We haven’t seen many deer this summer. I suspect it’s because the summer has been so dry that our grasses withered. The deer have probably been browsing in watery areas where the grass is more green and tasty. We have received more rain this last week than we have all summer and the grasses are finally getting enough moisture to turn them from withered to green. EJ and I did see a few deer–with fawns–yesterday on our way home from the store. We now have two turkey “families” bringing their babies up to the house to eat the grasshoppers. Both families, which consist of two adult females, have five babies, but one flock of babies is older and bigger than the other.

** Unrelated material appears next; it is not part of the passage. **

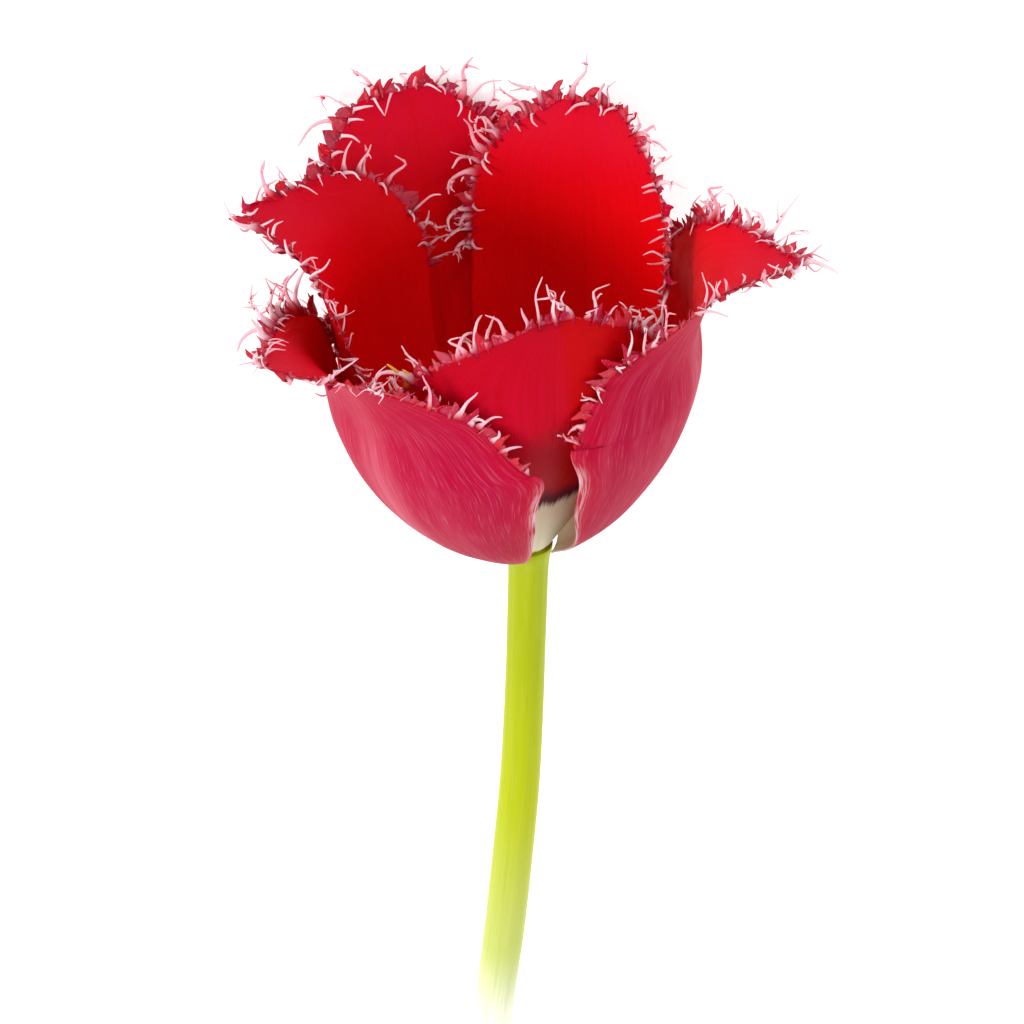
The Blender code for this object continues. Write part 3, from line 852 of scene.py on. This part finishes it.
class Nodes:
    """A small helper to write a material's node tree."""

    def __init__(self, name):
        self.material = bpy.data.materials.new(name)
        self.material.use_nodes = True
        self.tree = self.material.node_tree
        self.shader = self.tree.nodes["Principled BSDF"]
        self.output = self.tree.nodes["Material Output"]

    def node(self, kind, **values):
        made = self.tree.nodes.new(kind)
        for key, value in values.items():
            setattr(made, key, value)
        return made

    def link(self, value, socket):
        if isinstance(value, bpy.types.NodeSocket):
            self.tree.links.new(value, socket)
        else:
            socket.default_value = value

    def set(self, **values):
        """Plain values for the shader's own sockets, with _ for a space in their names."""
        for key, value in values.items():
            self.shader.inputs[key.replace("_", " ")].default_value = value

    def math(self, operation, a, b=0.0, clamp=False):
        made = self.node("ShaderNodeMath", operation=operation, use_clamp=clamp)
        self.link(a, made.inputs[0])
        self.link(b, made.inputs[1])
        return made.outputs[0]

    def times(self, a, b, clamp=False):
        return self.math("MULTIPLY", a, b, clamp)

    def between(self, value, low, high, to_low=0.0, to_high=1.0):
        made = self.node("ShaderNodeMapRange", interpolation_type="SMOOTHSTEP")
        self.link(value, made.inputs["Value"])
        made.inputs["From Min"].default_value = low
        made.inputs["From Max"].default_value = high
        made.inputs["To Min"].default_value = to_low
        made.inputs["To Max"].default_value = to_high
        return made.outputs["Result"]

    def mix(self, factor, a, b):
        made = self.node("ShaderNodeMix", data_type="RGBA")
        self.link(factor, made.inputs["Factor"])
        self.link(a, made.inputs[6])
        self.link(b, made.inputs[7])
        return made.outputs[2]

    def marks(self):
        source = self.node("ShaderNodeAttribute", attribute_name="mark")
        split = self.node("ShaderNodeSeparateXYZ")
        self.tree.links.new(source.outputs["Vector"], split.inputs[0])
        return split.outputs

    def ring_marks(self):
        """The mark along the piece, and the cosine and sine of the mark round it."""
        along, around, _ = self.marks()
        angle = self.times(around, 2 * math.pi)
        return along, self.math("COSINE", angle), self.math("SINE", angle)

    def noise(self, x, y, z=0.0, scale=1.0, detail=3.0):
        """Noise read at a point made of three numbers or sockets."""
        made = self.node("ShaderNodeTexNoise")
        join = self.node("ShaderNodeCombineXYZ")
        for value, socket in zip((x, y, z), join.inputs):
            self.link(value, socket)
        self.tree.links.new(join.outputs[0], made.inputs["Vector"])
        made.inputs["Scale"].default_value = scale
        made.inputs["Detail"].default_value = detail
        made.inputs["Roughness"].default_value = NOISE_ROUGH
        return made.outputs["Fac"]

    def bump(self, height, strength):
        made = self.node("ShaderNodeBump")
        made.inputs["Strength"].default_value = strength
        made.inputs["Distance"].default_value = BUMP_DISTANCE
        self.link(height, made.inputs["Height"])
        self.tree.links.new(made.outputs[0], self.shader.inputs["Normal"])
        return made.outputs[0]

    def glow(self, colour, share, normal=None):
        """Lets part of the light through the sheet."""
        through = self.node("ShaderNodeBsdfTranslucent")
        self.link(colour, through.inputs["Color"])
        if normal is not None:
            self.tree.links.new(normal, through.inputs["Normal"])
        join = self.node("ShaderNodeMixShader")
        join.inputs[0].default_value = share
        self.tree.links.new(self.shader.outputs[0], join.inputs[1])
        self.tree.links.new(through.outputs[0], join.inputs[2])
        self.tree.links.new(join.outputs[0], self.output.inputs["Surface"])


def inner_face(n, along, across, fine, broad, claw):
    """The colour of a petal's inner face, scarlet on every petal, with a dark blotch and a foot;
    painted light brightens it low in the cup and painted shade darkens the midrib crease.
    """
    reach = n.math("ABSOLUTE", across)
    # Painted light: brighter low in the cup, where shade falls deepest, and darker towards the top
    colour = n.mix(n.between(along, 0.10, 0.75), INNER_LOW_PAINTED_LIGHT, INNER_HIGH)
    colour = n.mix(n.between(along, 0.70, 1.0), colour, INNER_TIP)
    colour = n.mix(n.between(broad, 0.35, 0.7, 0.0, 0.35), colour, INNER_BROAD)
    colour = n.mix(n.between(fine, 0.55, 0.8, 0.0, 0.25), colour, INNER_FINE)
    # Painted shade: darker along the midrib crease, above the foot
    crease_shade = n.times(n.between(reach, 0.035, 0.0), n.between(along, 0.15, 0.4))
    colour = n.mix(n.times(crease_shade, 0.22), colour, INNER_CREASE_SHADE)
    if claw:
        colour = n.mix(n.between(along, 0.17, 0.08), colour, BLOTCH_NARROW)
        return n.mix(n.between(along, 0.08, 0.02), colour, YELLOW_FOOT)
    colour = n.mix(n.between(along, 0.34, 0.24), colour, BLOTCH_WIDE)
    return n.mix(n.between(along, 0.25, 0.20), colour, CREAM_FOOT)


def outer_face(n, along, across, fine, broad, kind, pale, seed, claw):
    """The colour of a petal's outer face: streaks, a pale bloom on the spine, and edge or claw;
    without a claw, painted sheen on pale streaks and on the lower side edges.
    """
    reach = n.math("ABSOLUTE", across)
    ground, streak, edge = kind
    colour = n.mix(n.between(fine, 0.35, 0.72), ground, streak)
    spine = n.times(n.between(reach, 0.22, 0.0), n.between(along, 0.95, 0.45))
    spine = n.times(spine, n.between(fine, 0.25, 0.6, 0.35, 1.0))
    colour = n.mix(n.times(spine, pale), colour, SPINE_BLOOM)
    colour = n.mix(n.times(n.between(broad, 0.45, 0.75), pale * 0.5), colour, BROAD_BLOOM)
    colour = n.mix(n.between(reach, 0.72, 0.98, 0.0, 0.75), colour, edge)
    colour = n.mix(n.between(along, 0.60, 0.95, 0.0, 0.6), colour, edge)
    ragged = n.math("ADD", along, n.times(n.math("SUBTRACT", fine, 0.5), 0.07))
    if claw:
        colour = n.mix(n.between(across, -0.12, 0.10), colour, CLAW_RED)
        colour = n.mix(n.between(ragged, 0.35, 0.28), colour, CLAW_BLOTCH)
        return n.mix(n.between(ragged, 0.275, 0.235), colour, CLAW_CREAM)
    # Fine streaks, partly the petal's own and partly painted sheen
    silver_sheen = n.noise(n.times(across, 90.0), n.times(along, 12.0), seed + 9.0, detail=6.0)
    colour = n.mix(n.between(silver_sheen, 0.48, 0.80, 0.0, 0.40), colour, SILVER_SHEEN)
    colour = n.mix(n.between(ragged, 0.22, 0.08, 0.0, 0.45), colour, FOOT_PINK)
    colour = n.mix(n.between(ragged, 0.10, 0.03), colour, FOOT_CREAM)
    # Painted sheen on the lower left and right edges, broken up by the streaks
    rim_sheen = n.times(n.between(reach, 0.90, 1.0), n.between(along, 0.58, 0.40))
    return n.mix(n.times(rim_sheen, n.between(silver_sheen, 0.40, 0.60)), colour, RIM_SHEEN)


def petal_material(name, kind, pale, seed, claw):
    """kind colours the outer face, pale is how strong the bloom on it is."""
    n = Nodes(name)
    along, across, out = n.marks()
    fine = n.noise(n.times(across, 34.0), n.times(along, 2.2), seed, detail=4.0)
    broad = n.noise(n.times(across, 9.0), n.times(along, 1.4), seed + 3.0)
    inner = inner_face(n, along, across, fine, broad, claw)
    outer = outer_face(n, along, across, fine, broad, kind, pale, seed, claw)
    colour = n.mix(out, inner, outer)
    n.link(colour, n.shader.inputs["Base Color"])
    n.link(n.between(fine, 0.2, 0.8, 0.42, 0.58), n.shader.inputs["Roughness"])
    n.set(Specular_IOR_Level=0.06)
    veins = n.noise(n.times(across, 70.0), n.times(along, 3.0), seed + 7.0, detail=5.0)
    n.glow(colour, PETAL_GLOW, n.bump(veins, 0.3))
    return n.material


def fringe_material():
    """Crimson at the root, pale at the tip; a mark of 2 for pale turns a strand orange."""
    n = Nodes("fringe")
    along, pale, shade = n.marks()
    grain = n.node("ShaderNodeTexNoise")
    n.link(n.node("ShaderNodeTexCoord").outputs["Object"], grain.inputs["Vector"])
    grain.inputs["Scale"].default_value = SPECKLE_SCALE
    root = n.mix(shade, *ROOT_SHADES)
    root = n.mix(n.between(grain.outputs["Fac"], 0.60, 0.70, 0.0, 0.35), root, SPECKLE)
    turn_pale = n.times(n.between(along, 0.08, 0.36), pale, True)
    colour = n.mix(turn_pale, root, n.mix(shade, *TIP_SHADES))
    colour = n.mix(n.between(pale, 1.2, 1.5), colour, n.mix(along, *ORANGE_SHADES))
    n.link(colour, n.shader.inputs["Base Color"])
    n.set(Roughness=0.45, Specular_IOR_Level=0.15)
    n.glow(colour, FRINGE_GLOW)
    return n.material


def stem_material():
    n = Nodes("stem")
    along, x, y = n.ring_marks()
    fine = n.noise(n.times(x, 9.0), n.times(y, 9.0), n.times(along, 5.0), detail=4.0)
    broad = n.noise(x, y, n.times(along, 6.0), 1.5)
    colour = n.mix(n.between(along, 0.15, 0.6), *STEM_GREENS)
    colour = n.mix(n.between(along, 0.5, 0.82), colour, STEM_PALE)
    colour = n.mix(n.between(along, 0.76, 0.95), colour, STEM_END)
    colour = n.mix(n.between(fine, 0.42, 0.75, 0.0, 0.25), colour, STEM_DARK)
    colour = n.mix(n.between(broad, 0.5, 0.8, 0.0, 0.25), colour, STEM_LIGHT)
    n.link(colour, n.shader.inputs["Base Color"])
    n.link(n.between(fine, 0.2, 0.8, 0.38, 0.55), n.shader.inputs["Roughness"])
    n.set(Specular_IOR_Level=0.15)
    n.bump(fine, 0.3)
    return n.material


def plain_material(name, low, high, split, grain, rough):
    """A material that turns from one colour to another along the piece, with fine grain."""
    n = Nodes(name)
    along, x, y = n.ring_marks()
    fine = n.noise(x, y, n.times(along, 8.0), grain, detail=5.0)
    colour = n.mix(n.between(along, split - 0.1, split + 0.1), low, high)
    dark = tuple(0.55 * c for c in low[:3]) + (1,)
    colour = n.mix(n.between(fine, 0.4, 0.7, 0.0, 0.35), colour, dark)
    n.link(colour, n.shader.inputs["Base Color"])
    n.set(Roughness=rough)
    n.bump(fine, 0.5)
    return n.material


def make_materials():
    green, cream = (0.50, 0.58, 0.20, 1), (0.86, 0.80, 0.45, 1)
    yellow, purple = (0.75, 0.62, 0.10, 1), (0.16, 0.03, 0.06, 1)
    black, violet = (0.040, 0.008, 0.035, 1), (0.05, 0.012, 0.04, 1)
    return {
        "outer": petal_material("petal_outer", OUTER_KIND, 0.55, 2.0, False),
        "inner": petal_material("petal_inner", INNER_KIND, 0.03, 5.0, True),
        "fringe": fringe_material(),
        "stem": stem_material(),
        "pistil": plain_material("pistil", green, cream, 0.82, 3.0, 0.5),
        "filament": plain_material("filament", yellow, purple, 0.85, 2.0, 0.5),
        "anther": plain_material("anther", black, violet, 0.5, 5.0, 0.85),
    }


def area_light(name, power, size, spot):
    lamp = bpy.data.lights.new(name, "AREA")
    lamp.energy = power
    lamp.size = size
    held = bpy.data.objects.new(name, lamp)
    held.location = spot
    aim = Vector(LIGHTS_AIM) - Vector(spot)
    held.rotation_euler = aim.to_track_quat("-Z", "Y").to_euler()
    bpy.context.scene.collection.objects.link(held)


def make_studio():
    """A pale floor that glows a little, a white world and two soft lights."""
    mesh = bpy.data.meshes.new("floor")
    r = FLOOR_REACH
    mesh.from_pydata([(-r, -r, 0), (r, -r, 0), (r, r, 0), (-r, r, 0)], [], [(0, 1, 2, 3)])
    floor = bpy.data.objects.new("floor", mesh)
    n = Nodes("floor")
    n.set(Base_Color=FLOOR_COLOUR, Roughness=0.8, Specular_IOR_Level=0.1)
    n.set(Emission_Color=(1, 1, 1, 1), Emission_Strength=FLOOR_GLOW)
    mesh.materials.append(n.material)
    bpy.context.scene.collection.objects.link(floor)
    world = bpy.data.worlds.new("studio")
    world.use_nodes = True
    back = world.node_tree.nodes["Background"]
    back.inputs["Color"].default_value = (1, 1, 1, 1)
    back.inputs["Strength"].default_value = WORLD_STRENGTH
    bpy.context.scene.world = world
    for light in LIGHTS:
        area_light(*light)


def make_camera():
    """The camera faces the bloom's front from above, with the bloom where the photograph has it."""
    rise = math.radians(VIEW_RISE)
    lean = math.radians(VIEW_LEAN)
    towards = np.array([0, -math.cos(rise), math.sin(rise)])
    straight = np.array([0, math.sin(rise), math.cos(rise)])
    level = np.array([1.0, 0, 0])
    right = LAY @ (level * math.cos(lean) - straight * math.sin(lean))
    upward = LAY @ (straight * math.cos(lean) + level * math.sin(lean))
    towards = LAY @ towards
    centre = np.array(BLOOM_AT)
    centre = centre + right * (PICTURE / 2 - BLOOM_PIXEL[0]) * MM_PER_PIXEL
    centre = centre - upward * (PICTURE / 2 - BLOOM_PIXEL[1]) * MM_PER_PIXEL
    eye = (centre + towards * VIEW_AWAY) * MM
    data = bpy.data.cameras.new("camera")
    data.sensor_width = SENSOR
    data.lens = SENSOR * VIEW_AWAY / (PICTURE * MM_PER_PIXEL)
    held = bpy.data.objects.new("camera", data)
    rows = [(right[k], upward[k], towards[k], eye[k]) for k in range(3)]
    held.matrix_world = Matrix(rows + [(0, 0, 0, 1)])
    bpy.context.scene.collection.objects.link(held)
    bpy.context.scene.camera = held


materials = make_materials()
make_camera()
make_studio()
make_stem(materials)
make_petals(materials)
make_pistil(materials)
make_stamens(materials)
bpy.context.scene.view_settings.view_transform = "Standard"
bpy.context.view_layer.update()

With EJ working first shift, he has to get to bed earlier during the week so we aren’t out enjoying the night sky as often as we were last year. However, on the weekends EJ is able to stay up later and we have been enjoying several campfires. I love being outside and enjoying the millions of stars in the dark sky.
A couple of days ago EJ’s long-time friend came to visit. They have been friends since high school, so he’s actually an “adopted” family member. JJ grew up calling him “Uncle.” He spent the night with us a few days ago and then drove downstate to visit his daughter’s family the next morning. After he left, he texted EJ to “tell your wife thank you for making you put your resume on-line last year.” That was the first step in us relocating. Despite our struggles with anxiety, our friends can see how much better and happier our lives are now. Our friend said that even Danny looks happier.
It’s hard to describe how we can be so much happier and yet at the same time struggle with so much anxiety. But, as I said earlier, it’s like a rebuilding after a natural disaster. It’s not always easy, but it’s positive steps.